Thursday, March 10, 2011

A deeper appreciation

I am finding, with age, that I value my parents and grandparents more and more.  I value the (little) time I get to spend with them.  I value the memories I have of them from years past.  I value the advice they give me today, and more graciously embrace the advice they gave me yesterday.  And most recently, I value simple facts and details of their lives, and yearn to know more.  My mom has always been an excellent journal keeper.  I remember years and years ago reading in her journal from 1962 when she and my dad first met.  She was 18 years old!  How cool is that?  How many kids get to read and enjoy a glimpse of who their mother was at 18?  She also had a journal for both my brother and me, and we used to sit around the table as a family and read from them.  After reading came the inevitable laughter, and it was just an all around good thing.  She always captured the funniest things and in the most creative way.  One of us would read aloud various quotes from our 3 and 4 year old mouths, display pictures we'd drawn, awards we'd won, clippings of our hair (some of which we had clipped ourselves), and photographs, all of which she had lovingly placed into those journals.  I remember finding so much joy in reading simple facts about me and the baby/toddler/little girl I was.  Whether I realized it or not, I did value the time and determination my mom gave in providing my brother and me with that documentation of our early years.  And whether it was a conscious decision I made or just something that was ingrained into me, I knew from a very young age that I needed to provide my children with the same type of treasure my mom had provided for us. 

Journal keeping, in a literal sense, was never my strength, nor was it something I much enjoyed.  I just didn't recognize the value in it as a teenager.  And even after Neil and I got married I didn't think that the every day happenings of our lives were spectacular enough to write about.  Now that I've discovered the thrill of hearing simply, "every day" stories about my grandparents and other family members who have passed on, I'm kicking myself for not starting my own history sooner.  It's certainly never too late, and I am grateful that this blog, which truly does contain the "every day" of my life for the last 3 1/2 years will be around in years to come when, perhaps, I can sit at the table with my own family and laugh over the silly things I took the time to write down which otherwise would have been long forgotten.

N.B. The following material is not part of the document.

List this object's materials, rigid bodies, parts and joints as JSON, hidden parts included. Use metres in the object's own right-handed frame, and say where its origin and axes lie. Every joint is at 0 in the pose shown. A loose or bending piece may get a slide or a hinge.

If Chloe is anything like me when she turns 29, she will value the things I have to say now.  She will value my memories of loved ones.  She will value what I've learned from my mother which has partially molded me into the mother I am.  She will value the things I've said about her, the confidence I have in her and the love I have for her.  That said, I am going to make a more conscious effort to document special memories of and facts about my parents, Neil's parents, my grandparents, Neil's grandparents and whatever other extended family members I might feel so inclined to write about.  I will need Neil's help with some of this, but I'm looking forward to it.  We have been commanded to document.  President Spencer W. Kimball said, in the October 1975 New Era, while emphasizing to the youth of the Church the importance of keeping a journal:

“Get a notebook, my young folks, a journal that will last through all time, and maybe the angels may quote from it for eternity. Begin today and write in it your goings and comings, your deepest thoughts, your achievements and your failures, your associations and your triumphs, your impressions and your testimonies. Remember, the Savior chastised those who failed to record important events.”

There is always something to write about, especially when you live in a house with small children who are learning, growing and changing every day.  I am grateful for an incredible family to build memories with, learn from, and write about; for parents, a 94-year-old grandmother, an awesome brother and countless other family members, all from whom I can learn many things.  And I'm going to make a greater effort to document the little bits and pieces of them here so that my own children will always have a record of the incredible family from which they came.


sisters of stetson hills said...

Love your post!! Journal writing is so important but sometimes hard to take the time to do it.

It's funny because Derek just challenged the two of us to a journal competition. Whoever writes in their journal the most in 30 days wins an amazing prize. Of course, we also hope this will help us make journal writing a new continual habit.

Keep it up, you can do it! :)

Angie said...

Oops, I signed in as Sister of Stetson Hills. :) Big hugs!


Jill Halliday said...

So beautifully expressed, honey. I'm so glad, and so grateful, that you are aware of the great blessings which come from keeping a journal. Your own blogposts are treasures which will never be forgotten, by Chloe, Ryan, and so many others. I cannot even begin to tell you the magnitude of the blessing journal-keeping is in my own life. Dad and I have spent many happy hours as I've read aloud to him from the journals he's kept just since we moved back home to Salt Lake. They contain so many details of things we'd otherwise have forgotten.

Thank you so much for capturing the essence of what keeping journals has meant (and means) in our family. I hope your words help someone else catch the spirit of journal-keeping. It will bring them joy :). So proud of you! I love you!